## SET TASK
Show each line of the data below that has the string "Blender" in it.

## DATASET ROWS
-.-.-
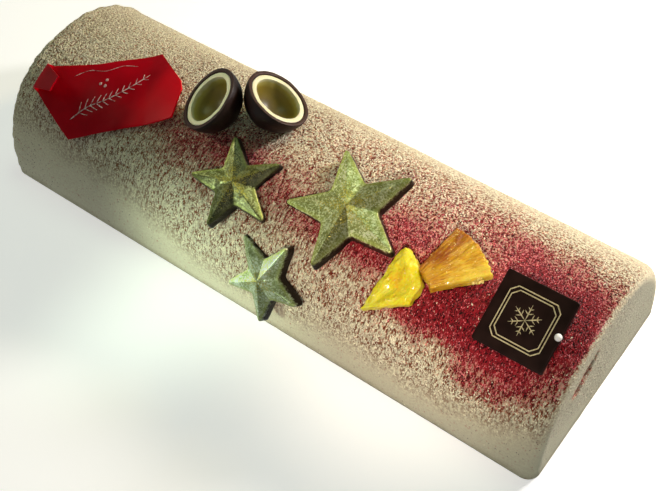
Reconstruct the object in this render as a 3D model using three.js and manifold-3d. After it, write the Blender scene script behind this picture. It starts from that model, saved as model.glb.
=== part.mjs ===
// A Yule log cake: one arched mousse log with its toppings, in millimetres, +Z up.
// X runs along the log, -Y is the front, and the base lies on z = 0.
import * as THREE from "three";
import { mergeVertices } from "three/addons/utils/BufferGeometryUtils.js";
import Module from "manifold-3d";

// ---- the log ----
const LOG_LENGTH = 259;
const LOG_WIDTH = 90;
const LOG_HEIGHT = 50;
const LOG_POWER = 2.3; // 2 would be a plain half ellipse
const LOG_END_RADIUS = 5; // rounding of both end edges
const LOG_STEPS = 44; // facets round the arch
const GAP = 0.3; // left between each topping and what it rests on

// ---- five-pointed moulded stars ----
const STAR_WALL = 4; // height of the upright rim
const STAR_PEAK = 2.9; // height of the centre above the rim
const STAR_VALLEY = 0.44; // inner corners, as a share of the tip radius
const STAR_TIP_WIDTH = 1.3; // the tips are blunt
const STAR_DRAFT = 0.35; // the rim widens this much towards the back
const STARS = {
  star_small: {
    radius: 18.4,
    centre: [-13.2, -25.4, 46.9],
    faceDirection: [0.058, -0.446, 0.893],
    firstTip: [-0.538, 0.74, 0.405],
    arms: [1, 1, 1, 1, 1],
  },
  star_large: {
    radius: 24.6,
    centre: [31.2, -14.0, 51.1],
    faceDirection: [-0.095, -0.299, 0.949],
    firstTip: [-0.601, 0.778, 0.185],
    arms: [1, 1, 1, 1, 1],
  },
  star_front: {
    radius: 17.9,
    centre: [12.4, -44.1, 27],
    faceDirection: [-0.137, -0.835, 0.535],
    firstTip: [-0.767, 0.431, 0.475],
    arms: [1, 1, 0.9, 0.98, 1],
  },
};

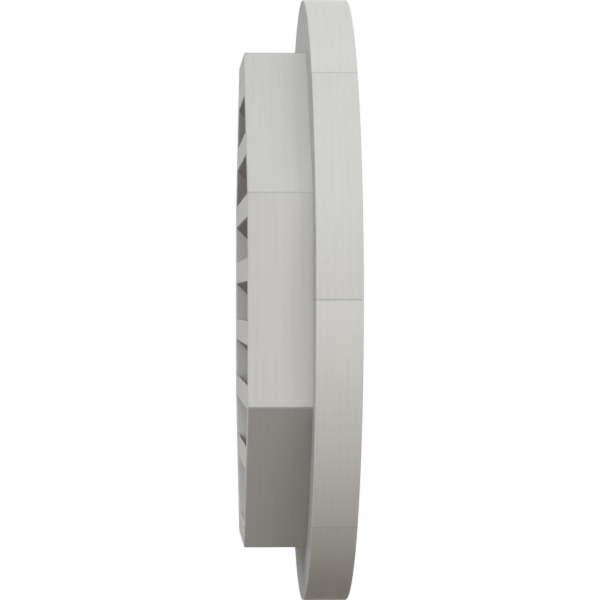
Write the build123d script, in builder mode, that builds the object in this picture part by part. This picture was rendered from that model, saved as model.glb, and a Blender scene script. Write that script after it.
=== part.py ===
-.-.-
## SOLUTION TO THIS TASK
Reconstruct the object in this render as a 3D model using three.js and manifold-3d. After it, write the Blender scene script behind this picture. It starts from that model, saved as model.glb.
Write the build123d script, in builder mode, that builds the object in this picture part by part. This picture was rendered from that model, saved as model.glb, and a Blender scene script. Write that script after it.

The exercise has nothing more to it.